I wouldn't be surprised if something similar could be done in HTML5 (though I haven't tried to put it together. Yet).

This makes me think that DOMDocument->loadHTML leaves something to be desired as far as parsing valid HTML documents.

Sounds like it (or rather lixml) isn't up to HTML5 standards yet (indeed, it only claims to understand HTML4 and work on 5 seems to have stalled for the last few years).

I also find it bothersome that all these parse errors appear as E_WARNING notifications, thereby sneaking their way into the script output. Seems it would be better to collect such warnings in an array or something rather than barfing them out to STDIO or STDERR.

Since DOMDocument runs on top of libxml, [man]libxml_use_errors[/man] should catch at least most of them. I don't know if that's before or after the message is generated, though; if it's after, then you might need to suppress them manually.

You'd think with that $40B cash hoard MS used to have that they could have written a decent browser without ruining the internet for everyone.

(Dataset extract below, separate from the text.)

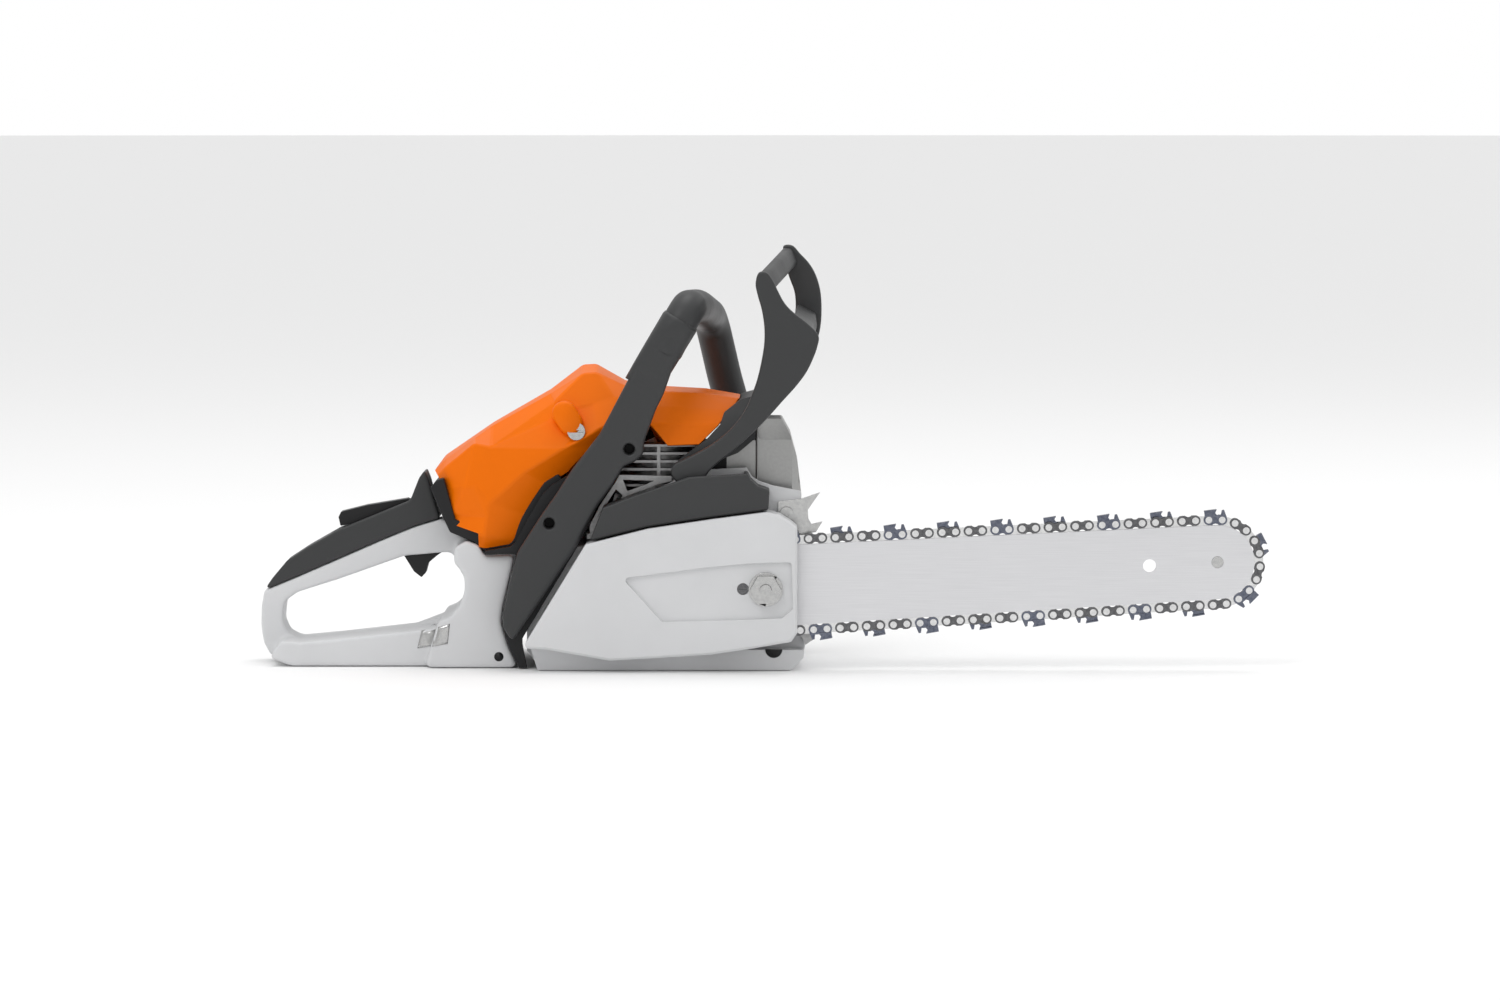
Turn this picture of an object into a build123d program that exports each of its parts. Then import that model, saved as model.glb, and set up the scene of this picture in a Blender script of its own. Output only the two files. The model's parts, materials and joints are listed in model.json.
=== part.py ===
from build123d import *
import math
import os

# Petrol chainsaw with a 35 cm guide bar, millimetres.
# +X points forward along the bar, +Y to the operator's left, +Z up.
# The origin lies on the ground plane, on the engine's centre plane, 6 mm behind the crankshaft axis.

# ---- driving dimensions -----------------------------------------------------
FIT = 0.15  # clearance between pieces that slide or turn
GAP = 0.4  # clearance between pieces that must only stay apart

CRANK_X = 6.0  # the crankshaft and cylinder axes lie this far forward of the origin
CRANK_Z = 54.0  # height of the crankshaft axis
STROKE = 28.0
BORE_R = 18.5
ROD_LENGTH = 48.0
WEB_R = 19.5
SHAFT_R = 7.0

BAR_Y = -66.0  # centre plane of the bar and chain
BAR_TILT = 3.1  # degrees that the bar points upward
BAR_THICKNESS = 4.0
STUD_R = 4.0
STUD_S = 73.4  # distance of the bar stud from the crankshaft, along the bar

PITCH = 9.32  # rivet to rivet
DRIVE_LINKS = 50
DRIVE_TEETH = 6
NOSE_TEETH = 10
RAIL_TO_RIVET = 3.9
DRIVE_GAUGE = 1.3
STRAP_THICKNESS = 1.1
RIVET_R = 1.6
SHOULDER_S = 56.0
SHOULDER_R = 32.3  # rivet line over the bar's shoulder

HOUSING_RIGHT = BAR_Y + 9.0
HOUSING_LEFT = 52.0
COVER_OUT = BAR_Y - 27.0
FAN_OUT = 92.0
WALL = 3.0
HANDLE_HALF = 16.0  # half width of the rear handle
TUBE_R = 12.5  # front handlebar
GUARD_THICKNESS = 12.0

FLYWHEEL_R = 45.0
DRUM_R = 31.0

# ---- small builders ---------------------------------------------------------


def rounded(points, radius, y):
    """A closed wire of (x, z) points on one Y plane, each corner rounded as far as its edges allow."""
    pieces = []
    count = len(points)
    cuts = []
    for i, (x, z) in enumerate(points):
        here = Vector(x, y, z)
        back = Vector(points[i - 1][0], y, points[i - 1][1]) - here
        fore = Vector(points[(i + 1) % count][0], y, points[(i + 1) % count][1]) - here
        half = math.radians(back.get_angle(fore)) / 2
        reach = min(radius / math.tan(half), 0.45 * back.length, 0.45 * fore.length)
        start, end = here + back.normalized() * reach, here + fore.normalized() * reach
        bow = reach * math.tan(half)
        to_middle = (back.normalized() + fore.normalized())
        if half > math.radians(88) or reach < 0.05:
            cuts.append((here, here, None))
        else:
            middle = here + to_middle.normalized() * (bow / math.sin(half) - bow)
            cuts.append((start, end, middle))
    for i, (start, end, middle) in enumerate(cuts):
        if middle is not None:
            pieces.append(ThreePointArc(start, middle, end))
        pieces.append(Line(end, cuts[(i + 1) % count][0]))
    return Wire(pieces)


def slab(points, y_low, y_high, radius=0.0):
    """A closed outline of (x, z) points as a solid between two Y planes, its corners rounded."""
    if radius:
        line = rounded(points, radius, y_low)
    else:
        line = Polyline(*[(x, y_low, z) for x, z in points], close=True)
    return extrude(make_face(line), amount=y_high - y_low, dir=(0, 1, 0))


def prism_x(points, x_low, x_high):
    """A closed outline of (y, z) points, between two X planes."""
    line = Polyline(*[(x_low, y, z) for y, z in points], close=True)
    return extrude(make_face(line), amount=x_high - x_low, dir=(1, 0, 0))


def prism_z(points, z_low, z_high):
    """A closed outline of (x, y) points, between two Z planes."""
    line = Polyline(*[(x, y, z_low) for x, y in points], close=True)
    return extrude(make_face(line), amount=z_high - z_low, dir=(0, 0, 1))


def block(x0, x1, y0, y1, z0, z1):
    return Pos((x0 + x1) / 2, (y0 + y1) / 2, (z0 + z1) / 2) * Box(x1 - x0, y1 - y0, z1 - z0)


def rod_y(x, z, y0, y1, r):
    return Pos(x, (y0 + y1) / 2, z) * Rot(X=90) * Cylinder(r, y1 - y0)


def rod_x(y, z, x0, x1, r):
    return Pos((x0 + x1) / 2, y, z) * Rot(Y=90) * Cylinder(r, x1 - x0)


def rod_z(x, y, z0, z1, r):
    return Pos(x, y, (z0 + z1) / 2) * Cylinder(r, z1 - z0)


def ring_y(x, z, y0, y1, outer, inner):
    return rod_y(x, z, y0, y1, outer) - rod_y(x, z, y0 - 1, y1 + 1, inner)


def hex_y(x, z, y0, y1, across_flats):
    prism = extrude(RegularPolygon(across_flats / 2, 6, major_radius=False), amount=y1 - y0)
    return Pos(x, y1, z) * Rot(X=90) * prism


def save(name, *solids):
    flat = [s for shape in solids for s in shape.solids()]
    export_step(Compound(children=flat) if len(flat) > 1 else flat[0], f"parts/{name}.step")


# ---- bar frame and chain path ----------------------------------------------

TILT = math.radians(BAR_TILT)
BAR = Plane(
    origin=(CRANK_X, BAR_Y, CRANK_Z),
    x_dir=(math.cos(TILT), 0, math.sin(TILT)),
    z_dir=(0, -1, 0),
)


def bar_point(s, h=0.0):
    """(x, z) of a point s along the bar from the crankshaft and h above its centre line."""
    return (
        CRANK_X + s * math.cos(TILT) - h * math.sin(TILT),
        CRANK_Z + s * math.sin(TILT) + h * math.cos(TILT),
    )


def wheel_radius(teeth):
    return PITCH / (2 * math.sin(math.pi / (2 * teeth)))


def tangent_angle(c0, r0, c1, r1):
    """Direction angle of the touch points on the upper common tangent of two circles on one axis."""
    return math.acos((r0 - r1) / (c1 - c0))


def upper_path(nose_s, inset=0.0):
    """The upper half of the loop, from behind the sprocket to the nose tip, as circles and touch angles."""
    circles = [
        (0.0, wheel_radius(DRIVE_TEETH) - inset),
        (SHOULDER_S, SHOULDER_R - inset),
        (nose_s, wheel_radius(NOSE_TEETH) - inset),
    ]
    turns = [tangent_angle(*circles[i], *circles[i + 1]) for i in range(2)]
    return circles, turns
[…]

How do you think they made that $40B? It was cheaper to invent conditional comments: turn the job of making the browser compatible with the web into the job of making the web compatible with the browser - i.e., someone else's problem.

johanafm

Weedpacket;11046463 wrote:
Since DOMDocument runs on top of libxml, [man]libxml_use_errors[/man] should catch at least most of them. I don't know if that's before or after the message is generated, though; if it's after, then you might need to suppress them manually.

There is [man]libxml_use_internal_errors[/man] which means no such errors will show in regular error log. You will have to check for them actively using libxml functions. Without using internal erros, they are all passed to regular error handling functions.

sneakyimp

Thanks for the input. both of you. Clear and helpful as usual.